--- start of Supplied data ---
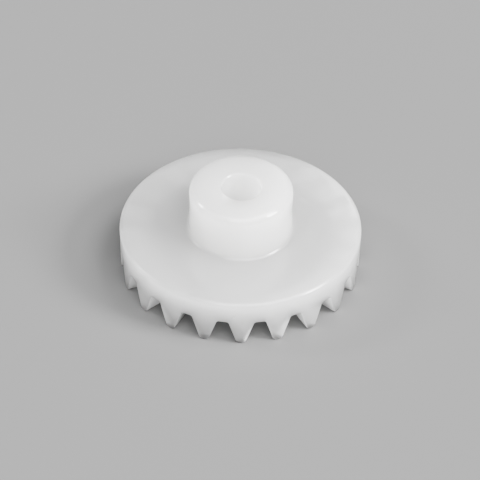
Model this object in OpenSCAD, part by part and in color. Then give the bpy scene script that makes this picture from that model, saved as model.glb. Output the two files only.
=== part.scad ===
// Crown gear: a ring of teeth under the rim of a disc, with a hub and a bore.
// The gear stands on its tooth tips at z = 0, with its axis on Z.
// All sizes are in millimetres, and angles in degrees.

/* [Teeth] */
// Number of teeth
tooth_count = 20; // [19:1:22]
// Height of a tooth, from its tip to the root of the gap
tooth_h = 1.37; // [1.1:0.01:1.5]
// Length of the teeth along the radius
face_w = 1.4; // [1.1:0.1:1.6]
// Width of a gap at its root
gap_root_w = 0.56; // [0.4:0.02:0.6]
// Angle of a flank from the axis
flank_angle = 17.5; // [15:0.5:19.5]
// Radius of the fillets in the root of a gap
root_fillet = 0.14; // [0.1:0.02:0.16]
// Radius of the rounded tooth tips
tip_round = 0.25; // [0.1:0.05:0.25]

/* [Disc] */
// Diameter over the rim
outer_d = 12; // [11.8:0.1:13]
// Thickness of the rim above the tooth roots
rim_t = 1.2; // [1.12:0.01:1.4]
// Thickness of the web between the teeth and the hub
web_t = 0.97; // [0.8:0.01:1]
// Draft of the outer face, narrowing towards the tooth tips
rim_draft = 2; // [1:0.5:3]
// Radius of the rim's top edge
rim_edge = 0.2; // [0.1:0.02:0.3]
// Radius in the corners of the recess under the web
recess_fillet = 0.12; // [0.06:0.02:0.14]

/* [Hub] */
// Diameter of the hub at its foot
hub_d = 5.18; // [4.8:0.02:6]
// Height of the hub above the disc
hub_h = 2.52; // [1.5:0.02:3]
// Draft of the hub, narrowing towards its top
hub_draft = 0.5; // [0.25:0.25:2]
// Radius of the hub's top edge
hub_edge = 0.38; // [0.2:0.02:0.5]
// Radius of the fillet at the hub's foot
hub_foot = 0.2; // [0.1:0.05:0.4]
// Diameter of the boss under the web
boss_d = 4.2; // [3.6:0.1:5]
// How far the boss stands below the web
boss_h = 0.85; // [0.4:0.05:0.85]
// Radius of the boss's lower edge
boss_edge = 0.15; // [0.1:0.05:0.2]

/* [Bore] */
// Diameter of the bore, a press fit on a shaft of 2 mm
bore_d = 1.95; // [1.9:0.01:2.1]
// Radius of the bore's rounded mouth in the hub
mouth_round = 0.1; // [0.05:0.05:0.3]
// Radius of the bore's lower edge in the boss
exit_round = 0.15; // [0.1:0.05:0.2]

/* [Hidden] */
$fn = 64;
outer_r = outer_d / 2;
bore_r = bore_d / 2;
disc_top = tooth_h + rim_t;
web_z = disc_top - web_t;
hub_top = disc_top + hub_h;
boss_z = web_z - boss_h;
recess_r = outer_r - face_w;
past = 0.5; // how far a cutter runs past the surface it cuts
tip_drop = 0.01; // sets the tip arcs low, so that they meet the tip plane at an angle

// Radius of the drafted outer face at height z
function rim_r(z) = outer_r - (disc_top - z) * tan(rim_draft);

// Radius of the drafted hub at height z
function hub_r(z) = hub_d / 2 - (z - disc_top) * tan(hub_draft);

// What a rounding of radius r takes off an outside corner at the origin.
// The solid lies at x < 0 and y < 0.
module edge_cut(r) {
    difference() {
        translate([-r, -r]) square(r + past);
        translate([-r, -r]) circle(r);
    }
}

// What a fillet of radius r adds to an inside corner at the origin.
// The solid lies at x < 0 and at y < 0.
module corner_fill(r) {
    difference() {
        translate([-r, -r]) square(2 * r);
        translate([r, r]) circle(r);
    }
}

// Half section of the disc above its recess, with the rounded top edge
module disc_section() {
    mid_z = disc_top - rim_edge;
    mid_r = rim_r(mid_z) - rim_edge / cos(rim_draft);
    touch = [mid_r + rim_edge * cos(rim_draft), mid_z - rim_edge * sin(rim_draft)];
    polygon([[0, 0], [rim_r(0), 0], touch, [mid_r, mid_z], [mid_r, disc_top], [0, disc_top]]);
    translate([mid_r, mid_z]) circle(rim_edge);
}

// Half section of the hub above the disc, with its rounded edge and its foot
module hub_section() {
    mid_z = hub_top - hub_edge;
    mid_r = hub_r(mid_z) - hub_edge / cos(hub_draft);
    touch = [mid_r + hub_edge * cos(hub_draft), mid_z + hub_edge * sin(hub_draft)];
    foot_r = hub_r(disc_top + hub_foot) + hub_foot / cos(hub_draft);
    foot_touch = [foot_r - hub_foot * cos(hub_draft), disc_top + hub_foot - hub_foot * sin(hub_draft)];
    polygon([[0, web_z], [hub_r(web_z), web_z], [hub_r(disc_top), disc_top], touch,
             [mid_r, mid_z], [mid_r, hub_top], [0, hub_top]]);
    translate([mid_r, mid_z]) circle(hub_edge);
    difference() {
        polygon([[0, web_z], [foot_r, web_z], [foot_r, disc_top],
                 [foot_r, disc_top + hub_foot], foot_touch, [0, foot_touch[1]]]);
        translate([foot_r, disc_top + hub_foot]) circle(hub_foot);
    }
}

// Half section of the recess between the boss and the tooth ring
module recess_section() {
    boss_r = boss_d / 2;
    difference() {
        translate([0, -past]) square([recess_r, web_z + past]);
        translate([recess_r, web_z]) rotate(180) corner_fill(recess_fillet);
        difference() {
            translate([0, boss_z]) square([boss_r, boss_h + past]);
            translate([boss_r, boss_z]) mirror([0, 1]) edge_cut(boss_edge);
        }
        translate([boss_r, web_z]) mirror([0, 1]) corner_fill(recess_fillet);
    }
}

// Section of one gap between two teeth, along the radius.
// Its fillets are at the root, and it flares at the mouth to round the tips.
module gap_section() {
    half_root = gap_root_w / 2;
    half_mouth = half_root + tooth_h * tan(flank_angle);
    fillet_x = half_root - root_fillet * tan(45 - flank_angle / 2);
    fillet_z = tooth_h - root_fillet;
    fillet_touch = [fillet_x + root_fillet * cos(flank_angle), fillet_z + root_fillet * sin(flank_angle)];
    tip_x = half_mouth + tip_round * tan(45 - flank_angle / 2);
    tip_z = tip_round - tip_drop;
    tip_touch = [tip_x - tip_round * cos(flank_angle), tip_z - tip_round * sin(flank_angle)];
    for (side = [0, 1]) mirror([side, 0]) {
        difference() {
            polygon([[0, -past], [tip_x, -past], [tip_x, tip_z], tip_touch,
                     fillet_touch, [fillet_x, fillet_z], [fillet_x, tooth_h], [0, tooth_h]]);
            translate([tip_x, tip_z]) circle(tip_round);
        }
        translate([fillet_x, fillet_z]) circle(root_fillet);
    }
}

// Cutter for one gap, running outwards through the tooth ring
module gap_cutter() {
    start = recess_r - 0.4;
    translate([start, 0, 0])
        rotate([90, 0, 90])
            linear_extrude(outer_r + past - start) gap_section();
}

module crown_gear() {
    color("whitesmoke")
    difference() {
        rotate_extrude() {
            disc_section();
            hub_section();
        }
        rotate_extrude() recess_section();
        for (i = [0 : tooth_count - 1])
            rotate(-90 + (i + 0.5) * 360 / tooth_count) gap_cutter();
        translate([0, 0, -past]) cylinder(r = bore_r, h = hub_top + 2 * past);
        rotate_extrude() translate([bore_r, hub_top]) mirror([1, 0]) edge_cut(mouth_round);
        rotate_extrude() translate([bore_r, boss_z]) rotate(180) edge_cut(exit_round);
    }
}

crown_gear();
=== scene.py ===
"""A small moulded crown gear in natural white acetal, standing on its teeth on a pale floor.

The gear is one closed shell of quads. Its section is swept round the axis, and its
columns follow the gaps and the rounded tips of the teeth.
Sizes in the first part are in millimetres. Blender gets everything in metres.
"""

import math

import bpy
import numpy as np
from mathutils import Matrix, Vector


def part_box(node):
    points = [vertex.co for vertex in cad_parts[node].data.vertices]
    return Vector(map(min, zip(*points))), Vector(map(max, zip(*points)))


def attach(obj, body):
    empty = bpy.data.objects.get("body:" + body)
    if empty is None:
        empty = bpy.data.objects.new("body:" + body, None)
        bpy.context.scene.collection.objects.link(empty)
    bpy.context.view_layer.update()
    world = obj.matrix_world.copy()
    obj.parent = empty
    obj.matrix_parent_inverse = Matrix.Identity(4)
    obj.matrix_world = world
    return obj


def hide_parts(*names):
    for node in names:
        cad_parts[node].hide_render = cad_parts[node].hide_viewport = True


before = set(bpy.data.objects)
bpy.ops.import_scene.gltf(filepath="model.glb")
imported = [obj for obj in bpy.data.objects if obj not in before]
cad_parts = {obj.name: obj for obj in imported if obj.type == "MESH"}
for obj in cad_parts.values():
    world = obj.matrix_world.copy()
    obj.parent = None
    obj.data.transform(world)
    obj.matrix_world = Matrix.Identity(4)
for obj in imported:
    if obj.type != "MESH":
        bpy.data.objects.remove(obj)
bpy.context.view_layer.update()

MM = 0.001

# Teeth
TEETH = 20
HALF_PITCH = math.pi / TEETH
FIRST_TOOTH = math.radians(-90)
TOOTH_H = 1.37
FACE_W = 1.4
HALF_ROOT = 0.28
FLANK = math.radians(17.5)
HALF_MOUTH = HALF_ROOT + TOOTH_H * math.tan(FLANK)
ROOT_FILLET = 0.15
LEAST_TIP = 0.08
TIP_BLEND = 0.03
EDGE_BREAK = 0.05
# Height above the gaps at which the rings on the outer face become level
LEVEL_ABOVE_GAPS = 0.25

# Disc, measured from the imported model
highest_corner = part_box("crown_gear")[1]
HUB_TOP = highest_corner.z / MM
WIDEST_R = highest_corner.x / MM
HUB_H = 2.52
DISC_TOP = HUB_TOP - HUB_H
RIM_DRAFT = math.radians(2)
RIM_EDGE = 0.2
WEB_T = 0.97
WEB_Z = DISC_TOP - WEB_T
RECESS_R = WIDEST_R - FACE_W
RECESS_FILLET = 0.12

# Hub, boss and bore
HUB_FOOT_R = 2.59
HUB_DRAFT = math.radians(0.5)
HUB_EDGE = 0.38
HUB_FOOT = 0.2
HUB_WAIST = 0.045
BOSS_R = 2.1
BOSS_H = 0.85
BOSS_Z = WEB_Z - BOSS_H
BOSS_EDGE = 0.15
BORE_R = 0.975
MOUTH_ROUND = 0.12
EXIT_ROUND = 0.15

# The nub that the mould's gate leaves on the rim, above the first tooth
NUB_ANGLE = FIRST_TOOTH - math.radians(3.9)
NUB_Z = 1.76
NUB_R = 0.12
NUB_H = 0.12

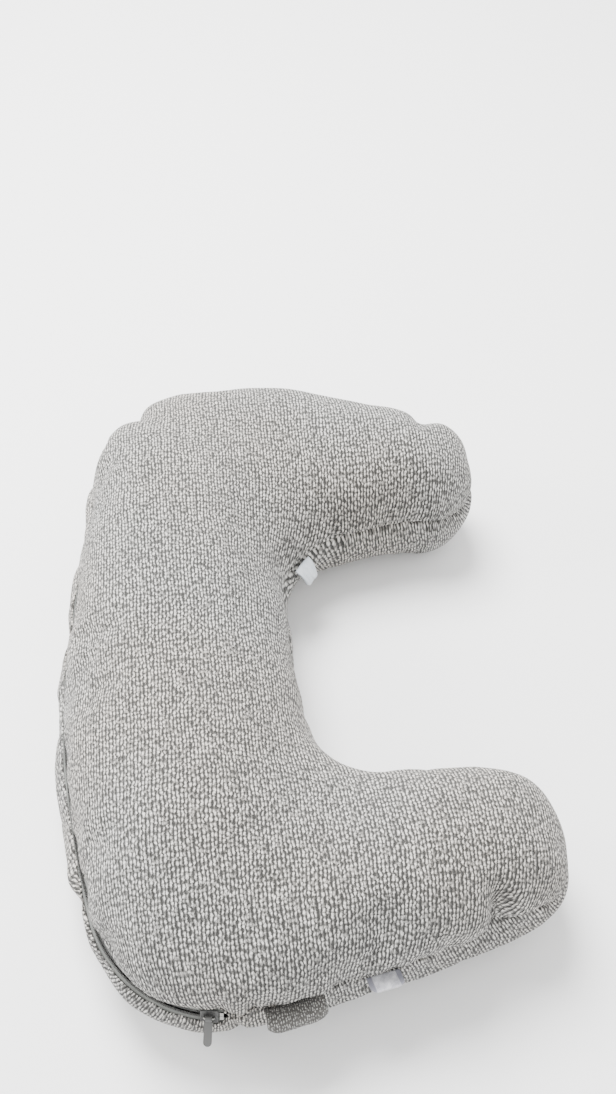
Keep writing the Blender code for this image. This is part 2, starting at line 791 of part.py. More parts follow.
--- end of Supplied data ---
[Exercise brief]: Print exactly the run of lines that starts at the line with "through the tooth ring" and ends at the line with "bpy.context.scene.collection.objects.link(empty)". Leave out every other line.

[Task answer]:
// Cutter for one gap, running outwards through the tooth ring
module gap_cutter() {
    start = recess_r - 0.4;
    translate([start, 0, 0])
        rotate([90, 0, 90])
            linear_extrude(outer_r + past - start) gap_section();
}

module crown_gear() {
    color("whitesmoke")
    difference() {
        rotate_extrude() {
            disc_section();
            hub_section();
        }
        rotate_extrude() recess_section();
        for (i = [0 : tooth_count - 1])
            rotate(-90 + (i + 0.5) * 360 / tooth_count) gap_cutter();
        translate([0, 0, -past]) cylinder(r = bore_r, h = hub_top + 2 * past);
        rotate_extrude() translate([bore_r, hub_top]) mirror([1, 0]) edge_cut(mouth_round);
        rotate_extrude() translate([bore_r, boss_z]) rotate(180) edge_cut(exit_round);
    }
}

crown_gear();
=== scene.py ===
"""A small moulded crown gear in natural white acetal, standing on its teeth on a pale floor.

The gear is one closed shell of quads. Its section is swept round the axis, and its
columns follow the gaps and the rounded tips of the teeth.
Sizes in the first part are in millimetres. Blender gets everything in metres.
"""

import math

import bpy
import numpy as np
from mathutils import Matrix, Vector


def part_box(node):
    points = [vertex.co for vertex in cad_parts[node].data.vertices]
    return Vector(map(min, zip(*points))), Vector(map(max, zip(*points)))


def attach(obj, body):
    empty = bpy.data.objects.get("body:" + body)
    if empty is None:
        empty = bpy.data.objects.new("body:" + body, None)
        bpy.context.scene.collection.objects.link(empty)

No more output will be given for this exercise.